We worship the Child who makes us children of God. From now on, when we hear the words, "everyone who loves the parent loves the child," we are moved toward one another. We become a people in the process of learning that love of God and love of each other have become inextricably united in the person of Jesus: the Child who makes us God's children. So now all who love God are given the privilege of loving one another.

This is how the author of 1st John can say elsewhere, "Those who say, 'I love God,' and hate their
brothers or sisters are liars; for those who do not love a brother or sister whom they have seen, cannot love God whom they have not seen. The commandment we have from him is this: those who love God must love their brothers and sisters also."

So you can't have the Father without the Son; neither can you love - and this has been a great disappointment to many people for more than 2,000 years now - neither can you love the Father and/or the Son without the tawdry group of sinners called the Church, even priests; and the Church in turn cannot truly love the Triune God without relationship with the ones outside her walls for whom Christ also died.

Everyone who loves the parent loves the child. And this room and the world are filled with the children of God.

That we are called to love one another may seem obvious. But then, that we struggle with the call to love one another should be equally obvious. As one humorous example, the 17th century French physicist, mathematician, and Catholic philosopher Blaise Pascal once wryly observed that "if everyone knew what others said about him (in his absence), there would not be four friends in the world." We can fail quite cruelly in our love for one another.  There is always room for each of us and all of us to grow more deeply into the simple call to love one another as children of the God we love.

So John's epistle reminds us that God's Child has made us God's children and we as God's children have been given the holy privilege of loving all the children of God; our participation in God's love for his children is an extension of our love for the Parent. More pointedly, our participation in God's love for his children is evidence of our love for the Parent.

Having established on what grounds we ARE to love, Jesus goes on in John's gospel to describe the shape of the love we are to share with one another, and Jesus is the shape and source of the love we are called to share: "no one has greater love has this, to lay down one's life for one's friends." These words are a clear reference to what God in Jesus does for us on the cross: laying down God's own life, making us friends of God. But what can it possibly mean for us to love one another like this? To lay down one's life? And here, in these words, I think of mothers again.

I am thinking especially of the routine sacrifices that mothers learn to make like instinct in ways that leave scars and marks and wounds on their bodies, the results of loving vulnerably, even - maybe especially - when no one else notices the sacrifice or cost.

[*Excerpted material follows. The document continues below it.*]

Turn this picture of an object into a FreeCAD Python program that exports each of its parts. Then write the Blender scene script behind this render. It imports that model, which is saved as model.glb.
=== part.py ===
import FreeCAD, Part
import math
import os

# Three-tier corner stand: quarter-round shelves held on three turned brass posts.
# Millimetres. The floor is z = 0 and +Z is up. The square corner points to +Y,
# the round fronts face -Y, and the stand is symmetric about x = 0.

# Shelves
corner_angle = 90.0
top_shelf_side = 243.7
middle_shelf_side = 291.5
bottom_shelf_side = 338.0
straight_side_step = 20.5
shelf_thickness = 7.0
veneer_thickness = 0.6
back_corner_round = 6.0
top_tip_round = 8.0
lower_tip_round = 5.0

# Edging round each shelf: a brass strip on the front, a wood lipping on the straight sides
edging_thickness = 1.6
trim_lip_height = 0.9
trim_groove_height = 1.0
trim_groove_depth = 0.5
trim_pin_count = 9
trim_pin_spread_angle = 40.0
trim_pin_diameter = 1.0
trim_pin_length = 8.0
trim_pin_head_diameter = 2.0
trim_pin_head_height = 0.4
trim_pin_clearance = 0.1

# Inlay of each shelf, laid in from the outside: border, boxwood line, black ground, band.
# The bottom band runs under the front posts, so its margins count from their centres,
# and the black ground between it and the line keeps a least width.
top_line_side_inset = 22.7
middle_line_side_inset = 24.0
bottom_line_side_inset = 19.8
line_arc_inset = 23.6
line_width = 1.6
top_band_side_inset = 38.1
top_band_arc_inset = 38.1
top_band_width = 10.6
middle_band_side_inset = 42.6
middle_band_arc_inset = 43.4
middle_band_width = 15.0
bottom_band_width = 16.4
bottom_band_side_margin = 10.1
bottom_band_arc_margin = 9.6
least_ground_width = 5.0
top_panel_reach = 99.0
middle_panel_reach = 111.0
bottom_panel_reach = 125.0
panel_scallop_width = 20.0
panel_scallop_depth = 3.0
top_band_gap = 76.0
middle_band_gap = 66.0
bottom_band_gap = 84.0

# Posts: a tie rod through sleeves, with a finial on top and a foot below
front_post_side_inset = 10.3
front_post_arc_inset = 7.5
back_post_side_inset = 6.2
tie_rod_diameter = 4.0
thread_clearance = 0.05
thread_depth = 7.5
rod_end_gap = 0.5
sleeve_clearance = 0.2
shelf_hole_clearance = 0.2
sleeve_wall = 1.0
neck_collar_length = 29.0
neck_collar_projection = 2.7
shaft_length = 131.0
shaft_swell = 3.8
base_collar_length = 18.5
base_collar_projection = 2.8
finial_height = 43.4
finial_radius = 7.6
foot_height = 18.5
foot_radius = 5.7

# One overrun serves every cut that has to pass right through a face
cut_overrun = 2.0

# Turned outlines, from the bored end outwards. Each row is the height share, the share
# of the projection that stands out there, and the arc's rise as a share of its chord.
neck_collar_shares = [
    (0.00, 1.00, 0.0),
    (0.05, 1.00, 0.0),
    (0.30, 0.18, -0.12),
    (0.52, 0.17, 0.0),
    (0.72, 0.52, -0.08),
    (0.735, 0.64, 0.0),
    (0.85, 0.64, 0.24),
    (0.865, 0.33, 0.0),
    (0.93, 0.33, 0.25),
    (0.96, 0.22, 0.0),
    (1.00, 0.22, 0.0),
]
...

I think of Glennon Melton (no relation), an online blogger who writes hilariously and from a faith perspective about her life as a mom. Not too long ago she shared this experience - she writes:

"...last week, a woman approached me in the Target line and said the following: 'Sugar, I hope you are enjoying this. I loved every single second of parenting my two girls. Every single moment. These days go by so fast.'

"At that particular moment, Amma had arranged one of the new bras I was buying on top of her sweater and was sucking a lollipop that she must have found on the ground. She also had three shop-lifted clip-on neon feathers stuck in her hair. She looked exactly like a contestant from Toddlers and Tiaras. I couldn't find Chase anywhere, and Tish was grabbing the pen on the credit card swiper thing WHILE the woman in front of me was trying to use it. And so I just looked at the woman, smiled and said, 'Thank you. Yes. Me too. I am enjoying every single moment. Especially this one. Yes. Thank you.'

"That's not exactly what I wanted to say, though.

"There was a famous writer who, when asked if he loved writing, replied, 'No. but I love having written.' What I wanted to say to this sweet woman was, 'Are you sure? Are you sure you don't mean you love having parented?'

"I love having written. And I love having parented. My favorite part of each day is when the kids are put to sleep (to bed) and Craig and I sink into the couch to watch some quality TV, like Celebrity Wife Swap, and congratulate each other on a job well done. Or a job done, at least."

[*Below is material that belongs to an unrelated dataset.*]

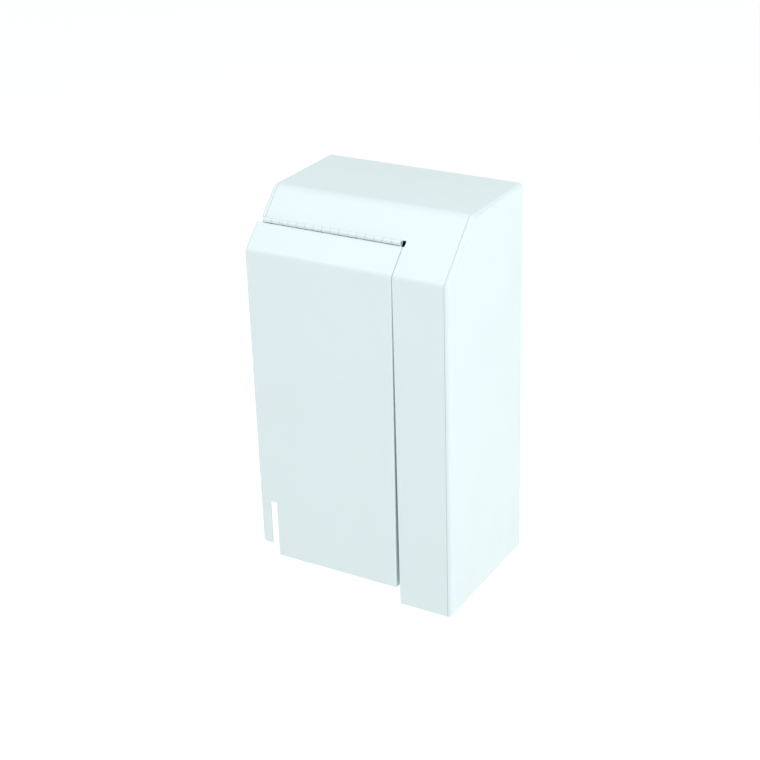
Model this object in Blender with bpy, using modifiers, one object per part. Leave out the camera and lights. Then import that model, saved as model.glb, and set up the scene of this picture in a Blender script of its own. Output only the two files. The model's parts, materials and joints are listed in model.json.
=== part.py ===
"""A wall-mounted dog waste bin of folded sheet steel.

A wide flap on the left hangs from a continuous hinge across the sloping front and covers a lift-out bucket.
The narrow fixed column on the right holds the spindle for a roll of bags, which are pulled out underneath.
Metres, +Z up, the front faces -Y, and the origin is at the middle of the base.
"""

import math

import bmesh
import bpy
from mathutils import Matrix, Vector

# Driving dimensions of the housing
WIDTH = 0.300
DEPTH = 0.212
HEIGHT = 0.550
SHEET = 0.0015  # thickness of the folded steel
GAP = 0.0003  # left between pieces that are welded or rest on each other
FACE_TOP = 0.480  # height at which the front face would meet the slope
SLOPE_RUN = 0.071
TOP_FOLD = 0.016  # outer radius between the top and the slope
FRONT_FOLD = 0.012  # outer radius between the slope and the front
SHARPEST_FOLD = 0.0005
FOLD_STEPS = 6

LEFT = -WIDTH / 2
RIGHT = WIDTH / 2
FRONT = -DEPTH / 2
BACK = DEPTH / 2
INNER_BACK = BACK - SHEET - GAP
SLOPE_ANGLE = math.atan2(HEIGHT - FACE_TOP, SLOPE_RUN)

# Side panels
FLANGE = 0.006  # width of the folded edge that the wrapper butts against
RIGHT_FOLD = 0.005
LEFT_FOLD = 0.003
LEFT_FACE = LEFT + 0.0045  # the flap's left edge wraps round the outside of this face
JAMB_WIDTH = 0.014
JAMB_INSET = 0.005  # the jamb behind the flap lies this far under the outer surface
NOTCH_BACK = -0.060  # the lower front corner of the left panel is cut away as far as this
NOTCH_TOP = 0.112

# Column on the right
STRIP_LEFT = 0.0705
PARTITION_X = 0.075
PARTITION_FLANGE = 0.012
PARTITION_FOLD = 0.002
PARTITION_BACK = 0.1009  # stops short of the back so that the mounting straps pass behind it
WINDOW_FRONT = -0.078
WINDOW_BACK = 0.088
WINDOW_BOTTOM = 0.095
WINDOW_TOP = 0.237
CHUTE_LENGTH = 0.150
CHUTE_WIDTH = 0.012
SHELF_LIP = 0.012
SHELF_FOLD = 0.003

# Hinge, measured along the slope from the line where it would meet the front
HINGE_AT = 0.047
HINGE_PROUD = 0.0008  # the pin's centre stands this far outside the sheet
HINGE_CLEAR = 0.0040  # from the pin's centre to the edges of the sheets
HINGE_LEFT = -0.1390
KNUCKLE_PITCH = 0.0129
KNUCKLE_COUNT = 16
KNUCKLE_RADIUS = 0.0035
KNUCKLE_GAP = 0.0004
PIN_RADIUS = 0.0015
BORE_RADIUS = 0.0018
LEAF_THICKNESS = 0.0012
LEAF_WIDTH = 0.028
RELIEF_WIDTH = 0.0044
RELIEF_LENGTH = 0.0090
RELIEF_X = 0.0703

# Flap
FLAP_RIGHT_TOP = 0.0700
FLAP_RIGHT_BOTTOM = 0.0652
FLAP_BOTTOM = 0.024
FLAP_RETURN = 0.012
FLAP_FOLD = 0.0025
SLOT_LEFT = -0.134
SLOT_RIGHT = -0.124
SLOT_TOP = 0.108
TONGUE_BOTTOM = 0.041
TONGUE_CHAMFER = 0.005
RAIL_HEIGHT = 0.022
RAIL_DEPTH = 0.010
RAIL_FOLD = 0.002
RAIL_END = 0.002  # from the slot to the end of the rail

# Buffers that the flap closes against
STOP_INSET = 0.0135
STOP_LEFT = 0.052
STOP_RETURN = 0.012
STOP_FOLD = 0.002
STOP_TOP = 0.450
STOP_BOTTOM = 0.060
BUFFER_RADIUS = 0.005
BUFFER_STEM = 0.0018
BUFFER_HOLE = 0.0022
BUFFER_BULB = 0.0030
BUFFER_LEFT_X = LEFT_FACE + 0.0085
BUFFER_RIGHT_X = 0.0585
BUFFER_HEIGHTS = (0.400, 0.150)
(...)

Later she adds, "But the fact remains that (one day) I will be that nostalgic lady. I just hope to be one with a clear memory. And here's what I hope to say to the younger mama gritting her teeth in line:

"'It's (hard as heck), isn't it? You're a good mom, I can tell. And I like your kids, especially that one peeing in the corner. She's my favorite. Carry on, warrior. Six hours till bedtime.' And hopefully, every once in a while, I'll add -- 'Let me pick up that grocery bill for ya, sister. Go put those kids in the van and pull on up -- I'll have them bring your groceries out.'"

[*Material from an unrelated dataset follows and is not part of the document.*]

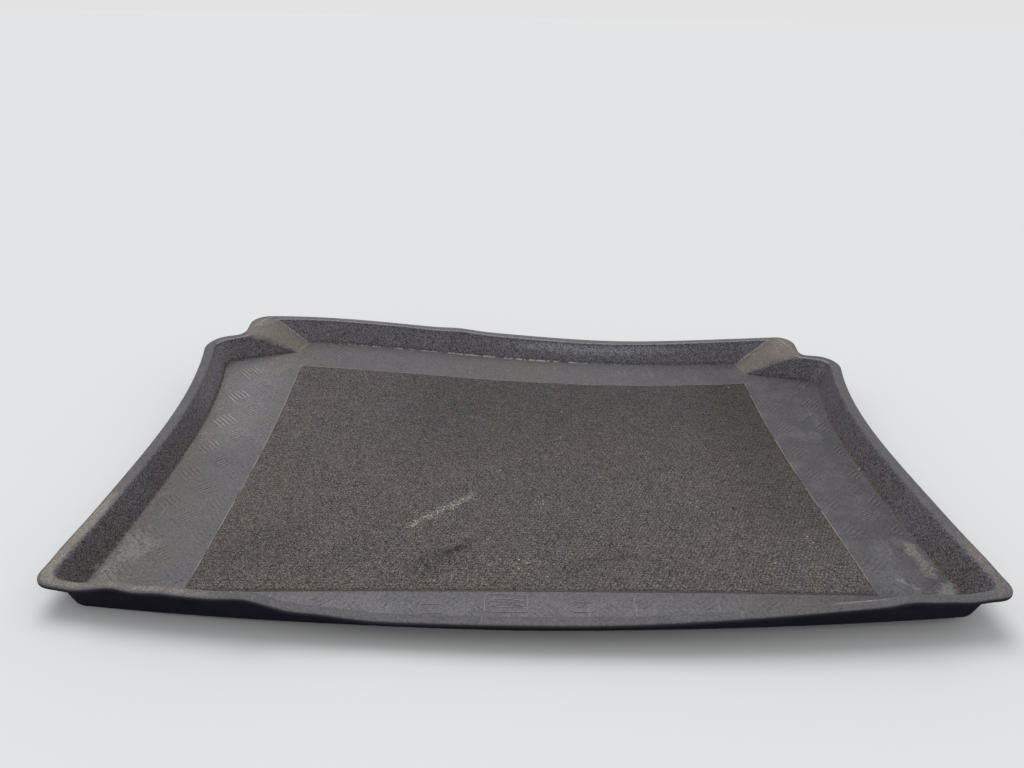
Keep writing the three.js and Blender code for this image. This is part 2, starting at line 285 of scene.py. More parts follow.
# %% Lip height
WALL_HEIGHT = 35
FRONT_HEIGHT = 17
FRONT_TO_SIDE = 60
RISE_LEFT = (129, 300)
RISE_RIGHT = (40, 486)
FRONT_WAVES = ((-456, 18, -3), (-412, 17, 4), (-360, 22, 2), (-273, 18, 3), (-229, 22, -3),
               (386, 17, 3), (450, 22, -3))
BACK_WAVES = ((-112, 30, 2.5), (170, 120, -2.5))


def ease(t):
    """Goes from 0 to 1 with level ends: 3 t squared less 2 t cubed."""
    t = np.clip(t, 0, 1)
    return t * t * (3 - 2 * t)


def between(value, start, end):
    """The eased share of the way from start to end."""
    return ease((value - start) / (end - start))


def away_from_front(y):
    """0 along the loading edge, 1 on the side walls."""
    return ease((y - FRONT_LIP_Y - FRONT_BOW) / FRONT_TO_SIDE)


def at_back(y):
    """1 along the back edge, 0 on the sides and in the steps."""
    return between(y, LIP_STEP_INNER_Y, BACK_LIP_Y - BACK_BOW)


def waves(x, table):
    """A sum of bell curves, each at its own place across the tray."""
    return sum(height * np.exp(-((x - crest) / half) ** 2) for crest, half, height in table)


def lip_height(x, y):
    """Height of the lip over the floor at a point of its inner line, waves added."""
    rise = np.where(x < 0, between(-x, *RISE_LEFT), between(x, *RISE_RIGHT))
    front = FRONT_HEIGHT + (WALL_HEIGHT - FRONT_HEIGHT) * rise
    even = front + (WALL_HEIGHT - front) * away_from_front(y)
    return even + waves(x, FRONT_WAVES) * (1 - away_from_front(y)) + waves(x, BACK_WAVES) * at_back(y)


lip = lip_height(rim_line[:, 0], rim_line[:, 1])
print("lip height from", lip.min().round(1), "to", lip.max().round(1))

# %% [markdown]
# A section across the wall has only five corners: floor, foot of the wall, top
# of the wall, outer edge of the lip and its rolled bottom. On the real moulding
# each corner is rounded by the sheet bending over the tool. So each corner is
# swept with a short curve, at every point of the outline at once. In plan, the
# inner corners of the steps are crisp ridges that soften only near the lip. At
# the back corners the wall's crease runs straight up, so the lip is wide there.

# %% Wall section
SHEET = 3
FOOT_ROUND = 3.5
TOP_ROUND = 4
EDGE_ROUND = 2
HEM_ROUNDS = (1.2, 0.8, 1, 2)
HEM_STEPS = 3
LEG_SHARE = 0.45
RIDGE_SHARE = 0.78
CORNER_REACH = 4
BEAD_LIFT = 0.8
HEM_DEPTH = 5.6
HEM_THICK = 2.8
CURVE_STEPS = 5


def with_z(plan, z):
    """Plan points and their heights as one array of places."""
    return np.column_stack([plan, z])


def swept_corner(before, corner, after, reach, steps=CURVE_STEPS):
    """Rings that round a corner: a parabola between points a reach away on its two legs."""
    into = before - corner
    out = after - corner
    into *= np.minimum(reach / np.linalg.norm(into, axis=1), LEG_SHARE)[:, None]
    out *= np.minimum(reach / np.linalg.norm(out, axis=1), LEG_SHARE)[:, None]
    rings = []
    for t in np.linspace(0, 1, steps):
        rings.append(corner + into * (1 - t) ** 2 + out * t ** 2)
    return rings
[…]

Love that lays down its life. Kind of like mothers. Even when others don't see it, appreciate it, how hard it is, how much it costs. And John's gospel is thinking especially of the routine sacrifices that all followers of Jesus are asked to learn like instinct in ways that leave scars and marks and wounds on our bodies, resulting from the vulnerability of Christian love and mission, life in community, even - maybe especially - when no one else notices or appreciates the sacrifice.

It is not uncommon to hear people in the church talk about their desire for their church to feel like family. This is good news because, as we discover in John's gospel, God in Christ has loved us into God's family. That we have been made one family is also hard news because the love that has made us God's family is the love that lays down life. This is a difficult and humbling gift to receive, much less want to learn how to do. For us to learn to act in this love without sowing seeds of entitlement, self-righteousness, or resentment cannot be easy, if it is possible at all. If it is possible, it is surely and only because we know that God has become like a mother to us, that we have been reborn in Christ as daughters and sons in the Kingdom of God, where love without condition begets love without condition as we are miraculously swept up into the love that moves the sun and the stars, even the greater love of the Son. So found in the love of this Child whose Parent we love, we can seemingly do no other than seek, serve, and love the image of the Child who makes us God's children in every member of God's family. What a marvelous and unexpected gift.

Amen.

Sermon preacher on Easter 6, also Mother's Day, May 13, 2012.